● To do:
Set down each line from the one containing "in_frame() fan();" to the one containing "if empty is", inclusive, exactly as written and with nothing further.
Start of Data segment
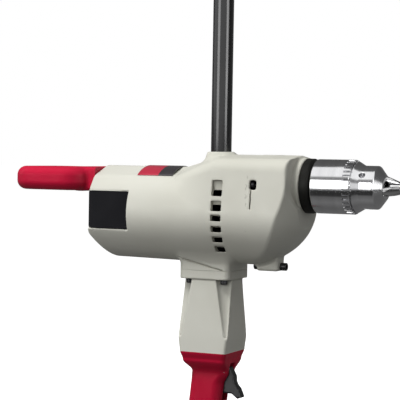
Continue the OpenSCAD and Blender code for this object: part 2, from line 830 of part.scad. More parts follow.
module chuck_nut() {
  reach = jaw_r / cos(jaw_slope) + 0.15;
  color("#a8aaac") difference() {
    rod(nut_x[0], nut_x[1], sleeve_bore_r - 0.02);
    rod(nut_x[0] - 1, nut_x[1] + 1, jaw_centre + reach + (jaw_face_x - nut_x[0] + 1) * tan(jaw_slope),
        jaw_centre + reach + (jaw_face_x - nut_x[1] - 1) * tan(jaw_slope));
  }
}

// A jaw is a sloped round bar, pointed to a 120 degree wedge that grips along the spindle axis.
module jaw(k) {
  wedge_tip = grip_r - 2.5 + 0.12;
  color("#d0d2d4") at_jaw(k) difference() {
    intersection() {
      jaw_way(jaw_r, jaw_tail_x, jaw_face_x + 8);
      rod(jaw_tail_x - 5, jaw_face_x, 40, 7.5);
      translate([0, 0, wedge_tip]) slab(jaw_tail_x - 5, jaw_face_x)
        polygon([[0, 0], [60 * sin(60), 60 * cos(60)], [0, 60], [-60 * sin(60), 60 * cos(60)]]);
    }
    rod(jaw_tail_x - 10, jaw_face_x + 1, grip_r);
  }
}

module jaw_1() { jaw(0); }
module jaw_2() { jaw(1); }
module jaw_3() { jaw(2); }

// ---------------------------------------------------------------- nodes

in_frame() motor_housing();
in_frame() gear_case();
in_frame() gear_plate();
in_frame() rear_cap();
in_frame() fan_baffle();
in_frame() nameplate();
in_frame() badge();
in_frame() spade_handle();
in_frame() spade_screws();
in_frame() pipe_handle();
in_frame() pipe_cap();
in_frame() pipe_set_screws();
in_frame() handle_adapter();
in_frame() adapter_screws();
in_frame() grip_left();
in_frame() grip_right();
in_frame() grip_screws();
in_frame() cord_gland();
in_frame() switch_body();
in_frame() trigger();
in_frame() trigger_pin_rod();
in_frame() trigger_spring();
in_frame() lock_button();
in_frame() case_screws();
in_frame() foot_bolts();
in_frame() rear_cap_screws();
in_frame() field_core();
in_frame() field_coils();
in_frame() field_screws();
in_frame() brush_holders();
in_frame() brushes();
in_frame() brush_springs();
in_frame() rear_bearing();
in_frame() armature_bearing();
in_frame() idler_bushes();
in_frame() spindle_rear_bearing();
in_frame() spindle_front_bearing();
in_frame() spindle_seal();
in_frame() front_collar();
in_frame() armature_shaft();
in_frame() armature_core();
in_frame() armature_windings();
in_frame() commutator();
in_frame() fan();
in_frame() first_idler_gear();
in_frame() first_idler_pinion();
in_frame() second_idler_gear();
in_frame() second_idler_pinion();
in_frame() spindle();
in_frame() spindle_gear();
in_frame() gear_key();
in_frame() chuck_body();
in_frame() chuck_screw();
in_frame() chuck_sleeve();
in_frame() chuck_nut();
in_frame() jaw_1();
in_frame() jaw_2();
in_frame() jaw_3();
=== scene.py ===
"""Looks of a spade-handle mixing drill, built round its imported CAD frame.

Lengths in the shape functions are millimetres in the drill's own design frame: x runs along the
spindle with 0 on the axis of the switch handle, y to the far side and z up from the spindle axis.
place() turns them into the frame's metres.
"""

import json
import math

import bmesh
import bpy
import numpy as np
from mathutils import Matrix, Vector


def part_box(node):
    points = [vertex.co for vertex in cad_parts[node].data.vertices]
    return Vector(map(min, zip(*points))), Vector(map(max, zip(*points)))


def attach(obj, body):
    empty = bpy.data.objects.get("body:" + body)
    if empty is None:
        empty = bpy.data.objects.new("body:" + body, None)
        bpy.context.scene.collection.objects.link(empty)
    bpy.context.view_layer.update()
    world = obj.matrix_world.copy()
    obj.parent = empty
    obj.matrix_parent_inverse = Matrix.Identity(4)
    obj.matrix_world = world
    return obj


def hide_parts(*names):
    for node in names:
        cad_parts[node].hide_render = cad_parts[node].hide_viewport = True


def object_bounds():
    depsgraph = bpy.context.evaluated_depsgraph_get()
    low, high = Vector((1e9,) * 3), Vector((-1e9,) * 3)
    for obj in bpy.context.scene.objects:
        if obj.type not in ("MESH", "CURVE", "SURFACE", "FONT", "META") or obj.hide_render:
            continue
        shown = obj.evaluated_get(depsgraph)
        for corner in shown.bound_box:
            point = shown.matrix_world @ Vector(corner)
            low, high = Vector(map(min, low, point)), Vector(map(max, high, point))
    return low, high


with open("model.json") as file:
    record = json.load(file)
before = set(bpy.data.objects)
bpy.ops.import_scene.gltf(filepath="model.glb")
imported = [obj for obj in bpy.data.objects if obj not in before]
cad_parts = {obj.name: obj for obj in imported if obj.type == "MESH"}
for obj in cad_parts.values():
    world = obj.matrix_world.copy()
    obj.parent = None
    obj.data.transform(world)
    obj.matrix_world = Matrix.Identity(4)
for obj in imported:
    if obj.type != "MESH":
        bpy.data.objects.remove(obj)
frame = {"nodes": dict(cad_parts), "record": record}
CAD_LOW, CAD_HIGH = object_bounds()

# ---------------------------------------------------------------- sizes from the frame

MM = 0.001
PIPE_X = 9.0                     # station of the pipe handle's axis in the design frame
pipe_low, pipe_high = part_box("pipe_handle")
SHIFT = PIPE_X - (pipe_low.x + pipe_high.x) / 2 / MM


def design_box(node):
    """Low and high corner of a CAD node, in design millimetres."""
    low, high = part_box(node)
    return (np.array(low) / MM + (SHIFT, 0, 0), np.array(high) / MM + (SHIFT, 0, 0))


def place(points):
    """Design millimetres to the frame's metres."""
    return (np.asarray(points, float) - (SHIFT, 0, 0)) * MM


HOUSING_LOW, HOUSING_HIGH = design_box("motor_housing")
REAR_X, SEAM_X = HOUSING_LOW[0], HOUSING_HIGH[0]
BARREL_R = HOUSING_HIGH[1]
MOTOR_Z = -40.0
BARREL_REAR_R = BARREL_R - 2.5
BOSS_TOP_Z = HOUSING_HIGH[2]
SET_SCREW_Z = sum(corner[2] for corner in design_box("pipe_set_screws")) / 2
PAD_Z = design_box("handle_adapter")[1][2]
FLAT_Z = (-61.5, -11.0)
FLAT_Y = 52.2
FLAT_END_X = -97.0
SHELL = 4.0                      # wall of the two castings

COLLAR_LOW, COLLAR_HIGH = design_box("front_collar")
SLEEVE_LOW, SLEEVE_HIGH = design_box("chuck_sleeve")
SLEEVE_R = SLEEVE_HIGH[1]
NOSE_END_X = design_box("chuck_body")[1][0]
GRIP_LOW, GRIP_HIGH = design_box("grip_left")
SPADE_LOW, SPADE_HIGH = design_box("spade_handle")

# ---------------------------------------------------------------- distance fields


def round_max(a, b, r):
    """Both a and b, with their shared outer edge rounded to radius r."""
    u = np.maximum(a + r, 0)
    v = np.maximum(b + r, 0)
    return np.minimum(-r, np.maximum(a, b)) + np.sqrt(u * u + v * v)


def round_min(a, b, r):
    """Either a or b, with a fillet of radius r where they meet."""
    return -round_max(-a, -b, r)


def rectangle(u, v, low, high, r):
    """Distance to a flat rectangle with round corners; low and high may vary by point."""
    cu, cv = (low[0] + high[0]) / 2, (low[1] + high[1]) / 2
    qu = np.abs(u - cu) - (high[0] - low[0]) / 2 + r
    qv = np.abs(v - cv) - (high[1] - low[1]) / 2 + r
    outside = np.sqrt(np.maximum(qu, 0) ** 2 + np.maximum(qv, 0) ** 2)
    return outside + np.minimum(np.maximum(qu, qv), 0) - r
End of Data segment
● Result:
in_frame() fan();
in_frame() first_idler_gear();
in_frame() first_idler_pinion();
in_frame() second_idler_gear();
in_frame() second_idler_pinion();
in_frame() spindle();
in_frame() spindle_gear();
in_frame() gear_key();
in_frame() chuck_body();
in_frame() chuck_screw();
in_frame() chuck_sleeve();
in_frame() chuck_nut();
in_frame() jaw_1();
in_frame() jaw_2();
in_frame() jaw_3();
=== scene.py ===
"""Looks of a spade-handle mixing drill, built round its imported CAD frame.

Lengths in the shape functions are millimetres in the drill's own design frame: x runs along the
spindle with 0 on the axis of the switch handle, y to the far side and z up from the spindle axis.
place() turns them into the frame's metres.
"""

import json
import math

import bmesh
import bpy
import numpy as np
from mathutils import Matrix, Vector


def part_box(node):
    points = [vertex.co for vertex in cad_parts[node].data.vertices]
    return Vector(map(min, zip(*points))), Vector(map(max, zip(*points)))


def attach(obj, body):
    empty = bpy.data.objects.get("body:" + body)
    if empty is None:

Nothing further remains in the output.